My sister-in-law died this morning.
We used to have the most ridiculous late night conversations, cracking up from behind our computer screens hundreds of miles apart, and then turning the corner into more serious territory, talking about raising children and weathering the storms of married life and what it was like to struggle through life in whatever way we happened to be struggling at the time. We talked about the funny things our kids said and did, about tattoos, about food, and music, and sometimes about her being sick.
Sister o’ mine, we called each other. I never knew her when she didn’t have cancer.
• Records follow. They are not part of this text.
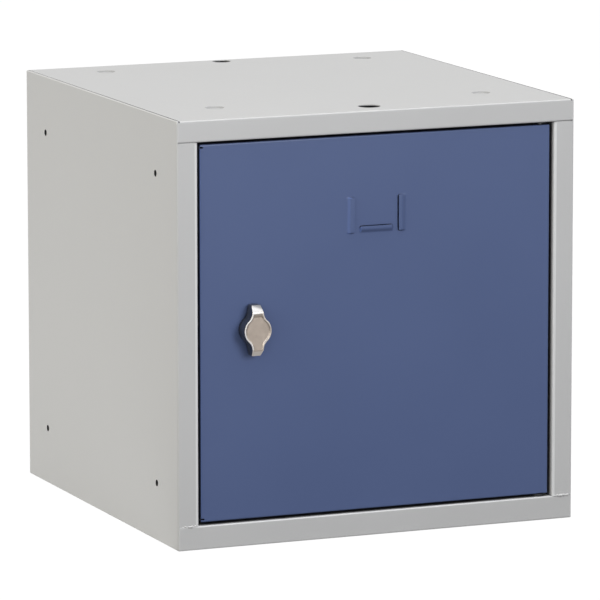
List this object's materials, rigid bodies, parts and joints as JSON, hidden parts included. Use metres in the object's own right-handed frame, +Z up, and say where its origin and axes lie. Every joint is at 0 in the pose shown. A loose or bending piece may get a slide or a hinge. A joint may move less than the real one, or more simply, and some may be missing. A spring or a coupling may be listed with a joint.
{
  "type": "cube locker",
  "caption": "Cube-shaped steel storage locker with a hinged door that a quarter-turn knob latches.",
  "frame": {"origin": "middle of the carcass base, on the surface that the locker stands on", "axes": "+X to the right seen from the front, +Y from the front to the back, +Z up; the door is on the -Y side"},
  "size_m": [0.38, 0.3922, 0.38],
  "materials": {
    "carcass_paint": "light grey powder coat, satin",
    "door_paint": "grey-blue powder coat, satin",
    "satin_nickel": "satin nickel plated casting",
    "zinc_plate": "bright zinc plated steel",
    "nylon": "black nylon",
    "rubber": "black moulded rubber"
  },
  "bodies": {
    "carcass": {"left_side_panel": "carcass_paint", "right_side_panel": "carcass_paint", "top_panel": "carcass_paint", "bottom_panel": "carcass_paint", "back_panel": "carcass_paint", "upper_hinge_bush": "nylon", "lower_hinge_bush": "nylon", "lower_thrust_washer": "nylon", "upper_door_buffer": "rubber", "lower_door_buffer": "rubber"},
    "door": {"door_panel": "door_paint", "door_stiffener": "door_paint", "upper_hinge_bracket": "zinc_plate", "lower_hinge_bracket": "zinc_plate", "upper_hinge_pin": "zinc_plate", "lower_hinge_pin": "zinc_plate", "lock_body": "zinc_plate", "lock_washer": "zinc_plate", "lock_nut": "zinc_plate"},
    "latch": {"turn_knob": "satin_nickel", "stop_washer": "zinc_plate", "latch_cam": "zinc_plate", "cam_washer": "zinc_plate", "cam_screw": "zinc_plate"}
  },
  "joints": [
    {"name": "door_hinge", "type": "hinge", "parent": "carcass", "child": "door", "pos_m": [0.1595, -0.1825, 0.19095], "axis": [0, 0, 1], "range_deg": [0, 105]},
    {"name": "knob_turn", "type": "hinge", "parent": "door", "child": "latch", "pos_m": [-0.1189, -0.1875, 0.19295], "axis": [0, 1, 0], "range_deg": [0, 90]}
  ]
}
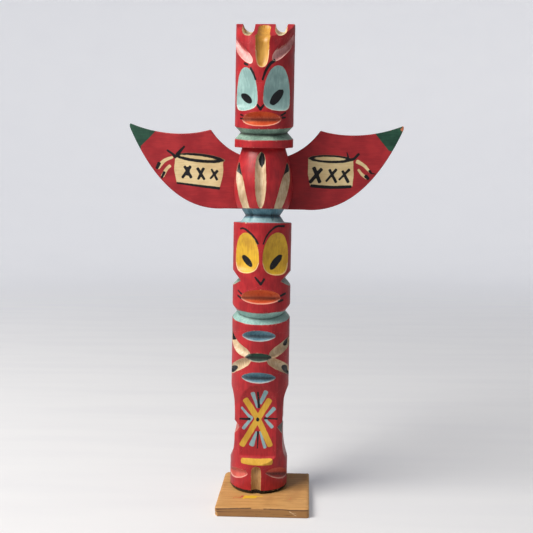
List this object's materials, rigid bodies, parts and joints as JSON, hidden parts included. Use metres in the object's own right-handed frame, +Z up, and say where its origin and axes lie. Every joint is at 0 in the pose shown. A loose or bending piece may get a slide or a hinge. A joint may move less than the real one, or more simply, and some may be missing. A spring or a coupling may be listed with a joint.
{
  "type": "totem pole",
  "caption": "Small carved and painted wooden totem pole with two stacked faces, a spread wing board and a flat base plate.",
  "frame": {"origin": "middle of the object's box, on the plane the base plate stands on", "axes": "+Z up, the carved faces look towards -Y, the wings spread along X"},
  "size_m": [0.1828, 0.0646, 0.3077],
  "materials": {
    "pole_paint": "brushed gloss enamel over carved wood, red ground with light blue, yellow, cream, pink and black details",
    "wing_paint": "thin satin red paint over flat wood, green tips and painted drums",
    "base_wood": "bare varnished softwood with worn edges"
  },
  "bodies": {
    "root": {"carved_pole": "pole_paint", "wing_board": "wing_paint", "base_plate": "base_wood"}
  },
  "joints": []
}
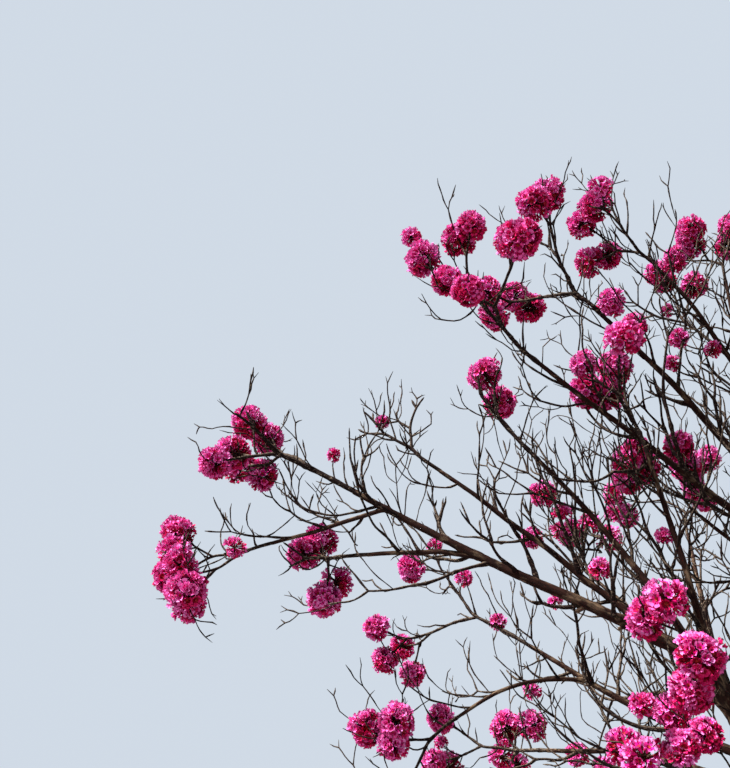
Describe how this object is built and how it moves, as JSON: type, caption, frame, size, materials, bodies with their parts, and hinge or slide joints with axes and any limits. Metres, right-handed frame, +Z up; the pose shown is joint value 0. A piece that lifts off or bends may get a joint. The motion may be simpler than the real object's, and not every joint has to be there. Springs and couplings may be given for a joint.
{
  "type": "pink trumpet tree",
  "caption": "Leafless flowering tree with a short flared trunk, long rising boughs and open masses of pink blossom balls at the twig ends.",
  "frame": {"origin": "middle of the flat cut under the trunk, at ground level", "axes": "+Z straight up; -X is the side whose long boughs the picture shows, and the picture looks along +Y"},
  "size_m": [5.4198, 4.3362, 6.4276],
  "materials": {
    "bark": "rough furrowed grey-brown bark",
    "blossom": "soft matt pink petals on thin brown twigs"
  },
  "bodies": {
    "root": {"east_bough": "bark", "east_bough_blossom": "blossom", "east_high_limb": "bark", "east_high_limb_blossom": "blossom", "east_stem": "bark", "inner_limb": "bark", "inner_limb_blossom": "blossom", "leader": "bark", "low_limb": "bark", "low_limb_blossom": "blossom", "near_limb": "bark", "near_limb_blossom": "blossom", "north_bough": "bark", "north_bough_blossom": "blossom", "north_high_limb": "bark", "north_high_limb_blossom": "blossom", "north_low_bough": "bark", "north_low_bough_blossom": "blossom", "north_stem": "bark", "northeast_bough": "bark", "northeast_bough_blossom": "blossom", "northwest_bough": "bark", "northwest_bough_blossom": "blossom", "northwest_high_limb": "bark", "northwest_high_limb_blossom": "blossom", "northwest_low_limb": "bark", "northwest_low_limb_blossom": "blossom", "south_bough": "bark", "south_bough_blossom": "blossom", "south_high_limb": "bark", "south_high_limb_blossom": "blossom", "south_low_limb": "bark", "south_low_limb_blossom": "blossom", "south_top_limb": "bark", "south_top_limb_blossom": "blossom", "southeast_bough": "bark", "southeast_bough_blossom": "blossom", "southwest_bough": "bark", "southwest_bough_blossom": "blossom", "southwest_high_limb": "bark", "southwest_high_limb_blossom": "blossom", "southwest_limb": "bark", "southwest_limb_blossom": "blossom", "top_east_limb": "bark", "top_east_limb_blossom": "blossom", "top_south_limb": "bark", "top_south_limb_blossom": "blossom", "top_west_limb": "bark", "top_west_limb_blossom": "blossom", "trunk": "bark", "west_bough": "bark", "west_bough_blossom": "blossom", "west_high_limb": "bark", "west_high_limb_blossom": "blossom", "west_low_limb": "bark", "west_low_limb_blossom": "blossom", "west_stem": "bark", "west_tip_limb": "bark", "west_tip_limb_blossom": "blossom"}
  },
  "joints": []
}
There aren’t any words for how it feels to hear your father-in-law’s voice shatter on the phone, or to try and will your husband to stay asleep just a little bit longer so you don’t have to tell him, or to try and imagine–and I can’t, my brain just shuts off when I try–what it’s like for her parents, her siblings, her aunts and uncles and her children… that’s where I just stop, and my mind won’t let me think anymore. She left behind four beautiful children, and they were truly her whole entire heart. I know this beyond a shadow of a doubt. And I feel so fucking small and pitiful, sharing my own grief when others closer to her are hurting so much, so much harder than I can even start to imagine. I feel like one of those horrid people who latches on to death and dying in some sick way that makes them feel larger and more important than they really are, and I hate that. But I miss her already, I miss the idea that someday we’ll be having drinks and laughing while she tells me all the goofy things her little brother did when he was small. I miss the idea of laughing at her description of her youngest on her first day of high school, still years away. I miss the idea of laughing with her, period. Even during the really hard parts, she was laughing.
And so this is where I’m putting my grief. Just for a minute, I’m going to think about how fucking stupid and unfair it is that things like this happen, and I’m going to hold the selfish thought that I’m never going to laugh with my friend again, and then I’m going to share some picture of sunflowers, because the world needs more pretty things to counter all the scary, ugly, miserable things we have to deal with otherwise.